The Snowplow Javascript tracker doesn’t distinguish between bots and humans. If a bot (spiders, scrapers, …) executes Javascript, and not all do, the tracker will create events and send them to the collector. Bot traffic can skew results, depending on the amount of traffic, if it’s not excluded.
The most common bots (such as Googlebot) self-identify as bots in their user agent strings. Snowplow has 2 configurable enrichments that parse the user agent string. Both can be used to exclude bots form queries in Redshift.

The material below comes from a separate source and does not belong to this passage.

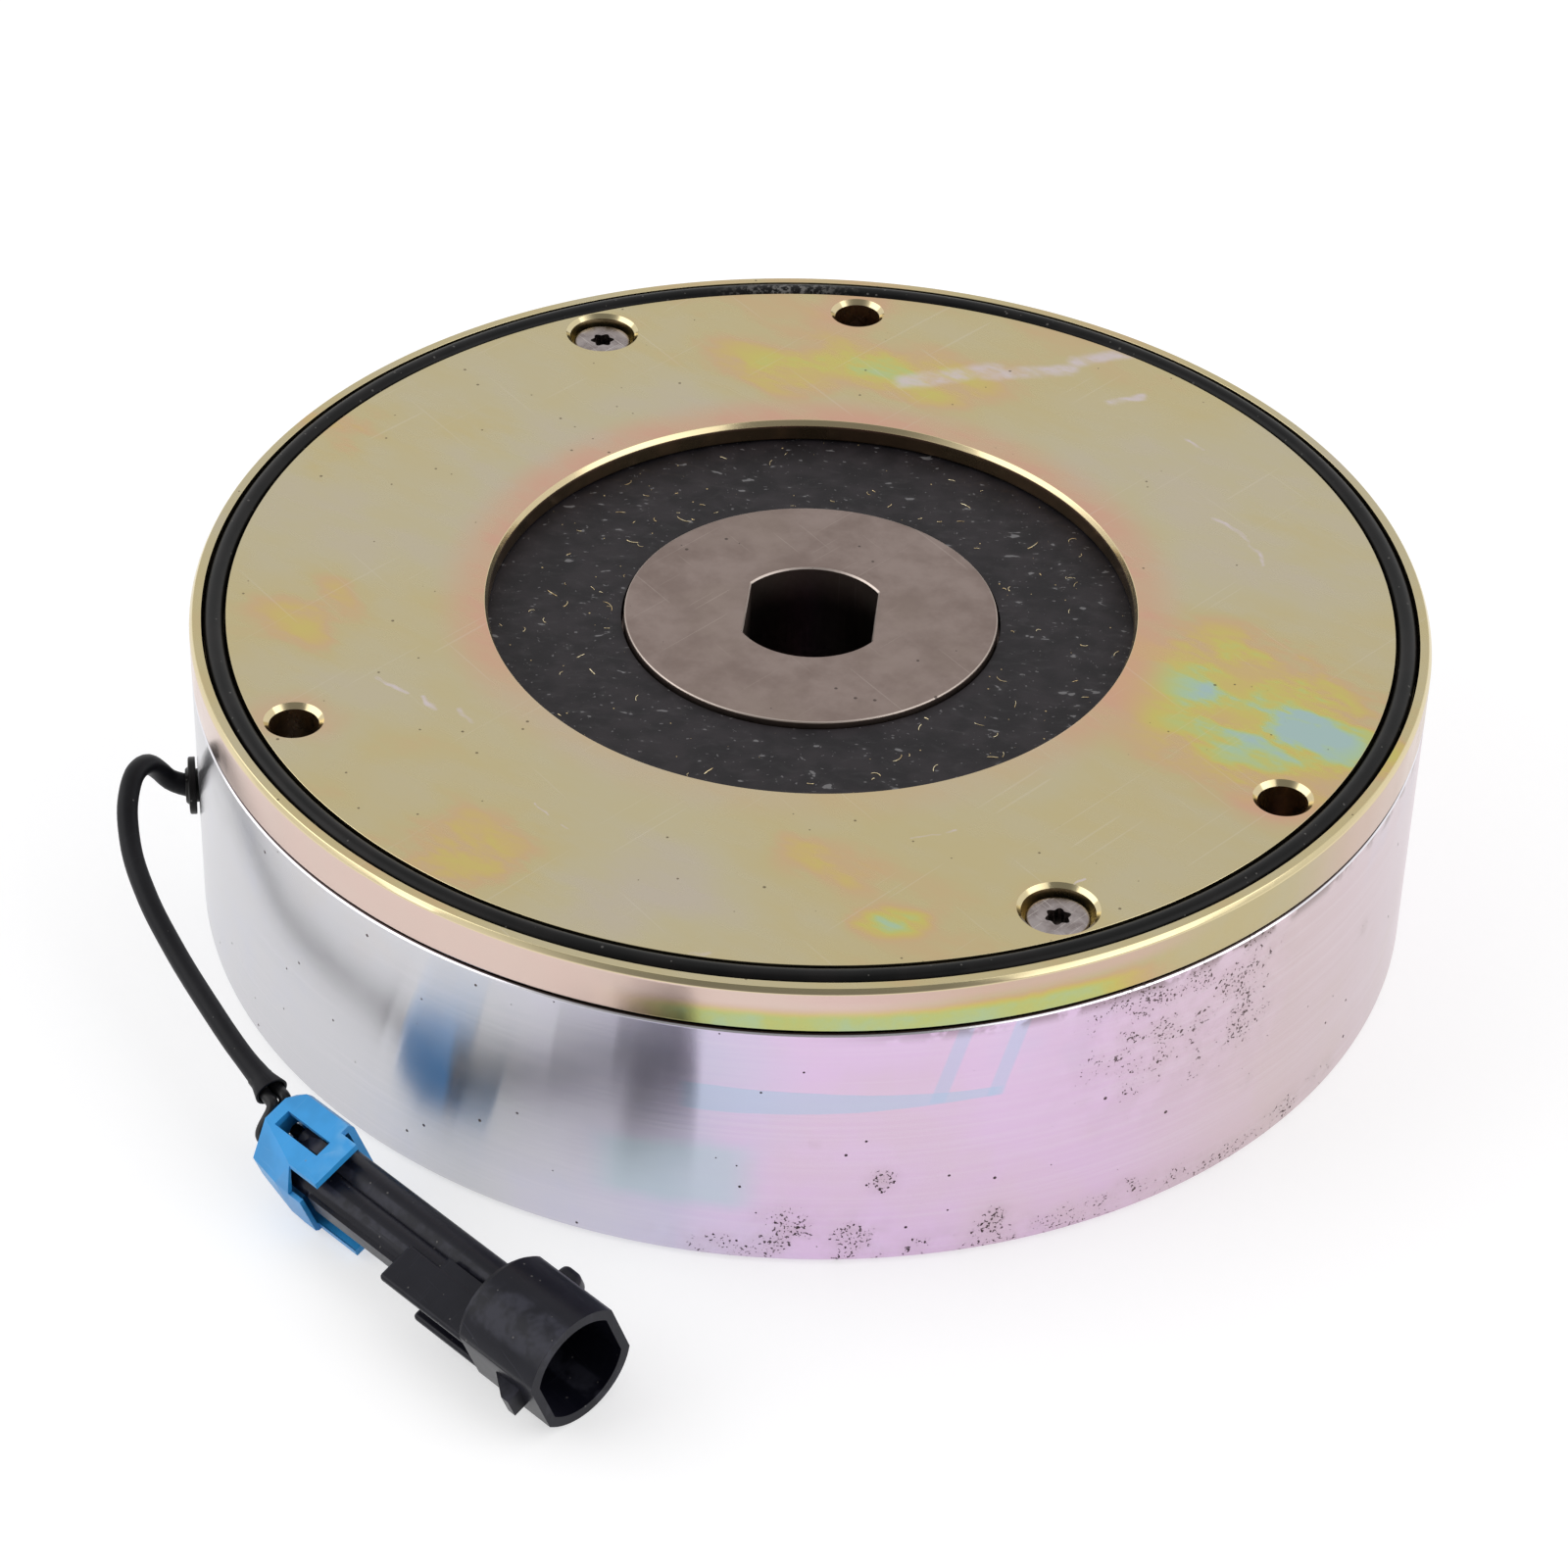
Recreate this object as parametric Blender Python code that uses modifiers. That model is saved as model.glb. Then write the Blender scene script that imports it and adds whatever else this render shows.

1. Excluding bots using the user agent string
You can filter out bots using the following expression (thanks to Treatwell for sharing this):
WHERE useragent NOT SIMILAR TO '%(bot|crawl|slurp|spider|archiv|spinn|sniff|seo|audit|survey|pingdom|worm|capture|(browser|screen)shots|analyz|index|thumb|check|facebook|YandexBot|Twitterbot|a_archiver|facebookexternalhit|Bingbot|Googlebot|Baiduspider|360(Spider|User-agent))%'
2a. Excluding bots using the user agent utils enrichment
If the user agent utils enrichment is enabled, you can inspect the most common browser families by running:
SELECT
br_family,
COUNT(*)
FROM atomic.events
GROUP BY 1
ORDER BY 2 DESC
You can exclude bots from queries by filtering on br_family != 'Robot/Spider'
in SQL.
2b. Excluding bots using the ua parser enrichment
If the ua parser enrichment is enabled, you can use useragent_family
in atomic.com_snowplowanalytics_snowplow_ua_parser_context_1
instead:
SELECT
useragent_family,
COUNT(*)
FROM atomic.com_snowplowanalytics_snowplow_ua_parser_context_1
GROUP BY 1
ORDER BY 2 DESC
This will be a more detailed list than the user agent utils enrichment provides. You can exclude bots by filtering out the most common ones. For example:
WHERE useragent_family NOT IN ('Googlebot', 'PingdomBot', 'PhantomJS', 'Slurp', 'BingPreview', 'YandexBot')
I recommend using both enrichments, as neither one is perfect, and they will complement each other.
Events from bots that mask as a real browser are harder to exclude. There exist 3rd party services that help companies identify and block bots. Let us know if you know of other approaches to exclude bot traffic.